Origin of Life (Introduction)

by David Turell @, Monday, December 21, 2009, 02:07 (5248 days ago) @ xeno6696


> You see, the problem is that the converse position can be drawn with the same data... it wouldn't prove anything. If it turns out that life is common on any planet like ours--that's all it really means.-I accept that. That life appears at all is due to the fact that this is the perfect universe for life like ours, one hundred or more precise parameters required. 
> 
> You've talked about a probability limit. I'm going to get a little aggressive here:
> 
> 1. What is the number of this limit, and what reasons/systemic justification do you have for positing this number?-As a non-mathematician, I know of Borel's 10^ minus 50, and Dembski who tripled it to 10^ minus 150. I have no systematic justification. I don'tknow how to establish one except, I know the universe is 10^18 seconds old. I know that there are roughly 10^80 particles. 
> 
> 2. What are you comparing against? Meaning, if you have a probability limit, you have to have a system of measurement for it (or probability cannot be used).-Somehow mathematically I would think it can be calculated that, knowing methane, CO2, N2O, and other simple molecles exist naturally, what are the odds they could get together against time to a meaningful amino acid, and then from there to RNA and then DNA, each with a meaningful code inserted, again all against the time alloted, 700-800 million years (the time for earth formation to recognized life on earth). 
> 
> 3. What are your assumptions taken in support of 1 and 2?-I have faith, not assumptions. How did Dembski calculate the odds for the E. Coli flagellum? I don't know. Are his assumptions correct? I have no way of knowing. I know you don't trust Dembski, but were his assumptions correct as he calculated odds for the proper mix of amino acids?
 
> 
> 4. Why do you think the assumptions are reasonable? -I am way beyond my depth here.- 
> 
> 5. How confident can we be of this limit? (This part may shake out as we grapple with all of this.)-Those limits I quoted make superficial sense to me. At 10^18th seconds, any negative odds beyond that should be impressive for my point of view.-Shapiro in Origins calculated that simple life with only four amino acids and ten enzymes assembled by chance: "the odds of getting it right would be 1 in 10^150." Please read Shapiro. I swear to you he is an atheist. 
>
> 6. This question ties in heavily with 1 and 2. You have brought up Bayesian ideas somewhat recently--anytime there's a contingent probability. Considering that many contingent probabilities are misleading either due to current ignorance, why do you rule out discrete probabilities? An illustration here might help:
> 
> If you cut the skin of a healthy human adult, their blood will clot.
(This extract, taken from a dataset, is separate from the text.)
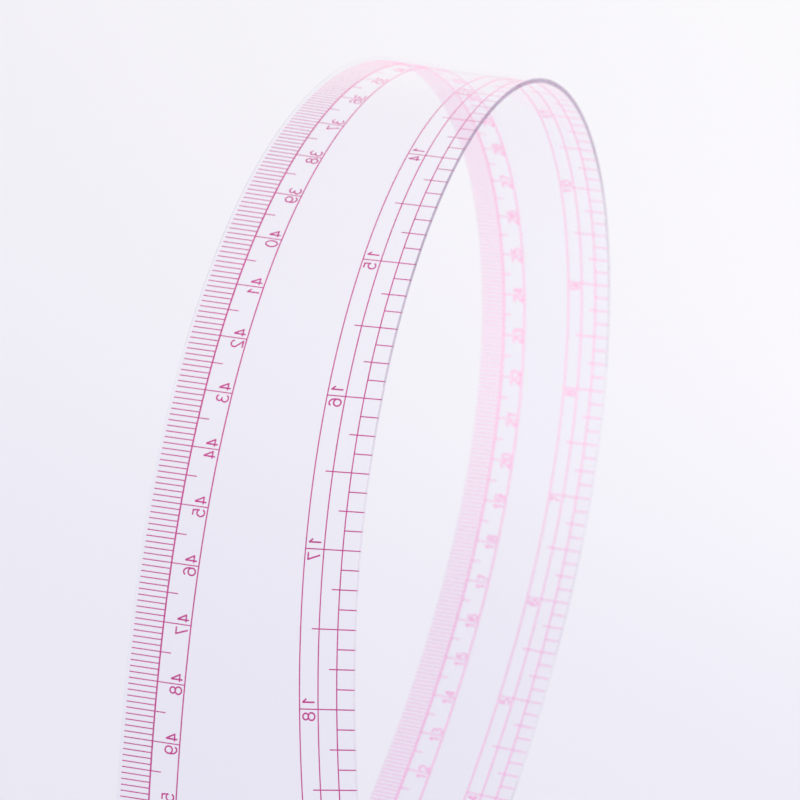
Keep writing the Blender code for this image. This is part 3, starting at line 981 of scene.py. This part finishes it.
def numbers(bm, scale, low, high):
    """Single digits stand before their tick, pairs one on either side of it.  Each digit belongs
    to the span that holds its own middle."""
    for n in range(1, scale.count + 1):
        reading = n * scale.unit
        starts = (reading - scale.digit_gap - scale.digit_width, reading + scale.digit_gap)
        for digit, start in zip(str(n), starts):
            u = scale.base.point(start + scale.digit_width / 2, scale.digit_foot)[0]
            if (low is None or u >= low) and (high is None or u < high):
                stamp(bm, scale, digit, start)


def print_piece(name, scale, low, high):
    bm = bmesh.new()
    film(bm, scale, low, high)
    numbers(bm, scale, low, high)
    if not bm.faces:      # a span past the end of the scale holds no print
        bm.free()
        return None
    bmesh.ops.recalc_face_normals(bm, faces=bm.faces)
    return link_object(name, to_mesh(bm, name, scale.inks))


# ---- spans --------------------------------------------------------------------------------------
def attach(piece, k, family):
    """Span k joins halves of segments k and k + 1; the outermost spans ride on one segment."""
    if k in (0, SEGMENTS):
        segment = max(k, 1)
        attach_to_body(piece, "strip_%02d" % segment)
        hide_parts("%s_%02d" % (family, segment))
    else:
        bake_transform(piece)
        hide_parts("%s_%02d" % (family, k), "%s_%02d" % (family, k + 1))


for k in range(SEGMENTS + 1):
    low = MIDDLES[k - 1] if k > 0 else None
    high = MIDDLES[k] if k < SEGMENTS else None
    sheet = sheet_piece("clear_blade_span_%02d" % (k + 1), low, high)
    attach(sheet, k, "blade_seg")
    for scale in (CM_SCALE, INCH_SCALE):
        printed = print_piece("%s_scale_span_%02d" % (scale.name, k + 1), scale, low, high)
        if printed:
            attach(printed, k, scale.name + "_print")


# ---- stage --------------------------------------------------------------------------------------
FLOOR_Z = -0.0005
FLOOR_RADIUS = 1.2
BOWL_SWEEP = 2.2        # radius of the curve from floor to wall
BOWL_TOP = 3.6
BOWL_SIDES = 96


def studio_paper():
    """Paper with a painted glow and a painted light gradient, darker near the middle of the floor and
    towards -Y; clear from behind.
    """
    shader = Shader("studio_paper")
    where = shader.where()
    grain = shader.noise(where, scale=2.0, detail=2.0, roughness=0.5)
    distance = shader.add("VectorMath", {0: where}, "Value", operation="LENGTH")
    # painted brightness from distance (slope, offset), then from Y (slope)
    outward = shader.math("MULTIPLY_ADD", distance, 0.420, -0.064)
    sideways = shader.math("MULTIPLY", shader.axes(where)["Y"], 0.275)
    painted_light_tone = shader.ramp(shader.math("ADD", outward, sideways),
                       [(0.0, (0.385, 0.392, 0.445)), (1.0, (0.600, 0.604, 0.594))], "LINEAR")
    bump = shader.add("Bump", {"Strength": 0.02, "Height": grain}, "Normal")
    paper = shader.add("BsdfDiffuse", {"Color": (0.36, 0.35, 0.37, 1.0), "Normal": bump})
    # painted glow: the paper's emission, which is no lamp
    painted_glow = shader.add("Emission", {"Color": painted_light_tone, "Strength": 1.0})
    both = shader.add("AddShader", {0: paper, 1: painted_glow})
    through = shader.add("BsdfTransparent")
    return shader.finish(shader.mix(shader.backfacing(), both, through))


def studio_bowl():
    """Pale floor that sweeps up into a round backdrop, so that no horizon shows."""
    paper = studio_paper()
    profile = [(FLOOR_RADIUS, FLOOR_Z)]
    for degrees in range(5, 91, 5):
        angle = math.radians(degrees)
        profile.append((FLOOR_RADIUS + BOWL_SWEEP * math.sin(angle),
                        FLOOR_Z + BOWL_SWEEP * (1 - math.cos(angle))))
    profile.append((FLOOR_RADIUS + BOWL_SWEEP, BOWL_TOP))
    bm = bmesh.new()
    angles = [2 * math.pi * i / BOWL_SIDES for i in range(BOWL_SIDES)]
    rings = [[bm.verts.new((radius * math.cos(a), radius * math.sin(a), z)) for a in angles]
             for radius, z in profile]
    bm.faces.new(rings[0])
    for inner, outer in zip(rings[:-1], rings[1:]):
        for i in range(BOWL_SIDES):
            j = (i + 1) % BOWL_SIDES
            bm.faces.new((inner[i], outer[i], outer[j], inner[j]))
    bmesh.ops.recalc_face_normals(bm, faces=bm.faces)
    if bm.faces[0].normal.z < 0:
        bmesh.ops.reverse_faces(bm, faces=bm.faces)
    for face in bm.faces:
        face.smooth = True
    link_object("studio_bowl", to_mesh(bm, "studio_bowl", [paper]))


studio_bowl()

# ---- light --------------------------------------------------------------------------------------
world = bpy.data.worlds.new("studio")
bpy.context.scene.world = world
world.use_nodes = True
sky = world.node_tree.nodes["Background"]
sky.inputs["Color"].default_value = (0.94, 0.915, 0.955, 1.0)
sky.inputs["Strength"].default_value = 0.98


def soft_light(name, place, target, size, power, colour):
    data = bpy.data.lights.new(name, "AREA")
    data.shape = "RECTANGLE"
    data.size, data.size_y = size
    data.energy = power
    data.color = colour
    lamp = bpy.data.objects.new(name, data)
    lamp.location = place
    lamp.rotation_mode = "QUATERNION"
    lamp.rotation_quaternion = (Vector(target) - Vector(place)).to_track_quat("-Z", "Y")
    bpy.context.scene.collection.objects.link(lamp)


soft_light("key", place=(1.2, 1.6, 1.6), target=(0.0, 0.0, 0.15), size=(1.4, 1.4),
           power=16.0, colour=(1.0, 0.98, 1.0))
soft_light("fill", place=(0.9, -1.6, 0.9), target=(0.0, 0.0, 0.12), size=(1.2, 1.6),
           power=7.0, colour=(0.96, 0.95, 1.0))
soft_light("back", place=(-1.6, 0.6, 1.5), target=(0.0, 0.0, 0.20), size=(1.6, 1.0),
           power=9.0, colour=(1.0, 0.97, 1.0))

bpy.context.scene.view_settings.view_transform = "Standard"

# ---- camera -------------------------------------------------------------------------------------
# the camera's own axes (it looks along -backward) and its place
CAMERA_RIGHT = (-0.3725217487897473, 0.9107161575451146, 0.1783917797009999)
CAMERA_UP = (-0.007328578895106352, -0.19510859906440178, 0.9807542640756167)
CAMERA_BACKWARD = (0.9279945250969999, 0.3640449353546732, 0.0793564517390061)
CAMERA_PLACE = (0.3490011, 0.1101124, 0.2038270)

camera = bpy.data.cameras.new("view")
camera.sensor_width = 36.0
camera.lens = 84.912255
camera.clip_start = 0.01
camera.clip_end = 20.0
eye = bpy.data.objects.new("view", camera)
pose = Matrix((CAMERA_RIGHT, CAMERA_UP, CAMERA_BACKWARD)).transposed().to_4x4()
pose.translation = CAMERA_PLACE
eye.matrix_world = pose
bpy.context.scene.collection.objects.link(eye)
bpy.context.scene.camera = eye

focus = link_object("focus", None)
focus.location = bent(0.43, 0.045, 0.0)      # a point on the sheet towards its wide end
camera.dof.use_dof = True
camera.dof.focus_object = focus
camera.dof.aperture_fstop = 46.0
> If you insert a sperm cell into an egg, you will have a stem cell. 
> 
> How do you separate deterministic from the contingent in biological systems?-In biologic systems things are only determinisitc when the correct molecular crew cooperate together to produce the result. The blood clotting cascade has over 17 steps with a feed-back loop at each spot. I feel you have asked the question from the wrong perspective. Each step in setting up the cascade is contingent upon some process: chance or directed. I choose directed.-Lobsters have two steps: they have no heart, no blood vessels, and no blood pressure. "To each according to his need". Ken Miller loves to use the lobster in his arguments, that minor step-wise progression lowered the odds for chance. But to get to humans, at the same time a complex human circulatory system is developed in parallel with the clotting mechanism. There are hundreds, maybe thousands, of changes going on simultaneously, not insignificantly an electricity-run pumping heart with four chambers. . In my view Miller is dumb, dumb, dumb.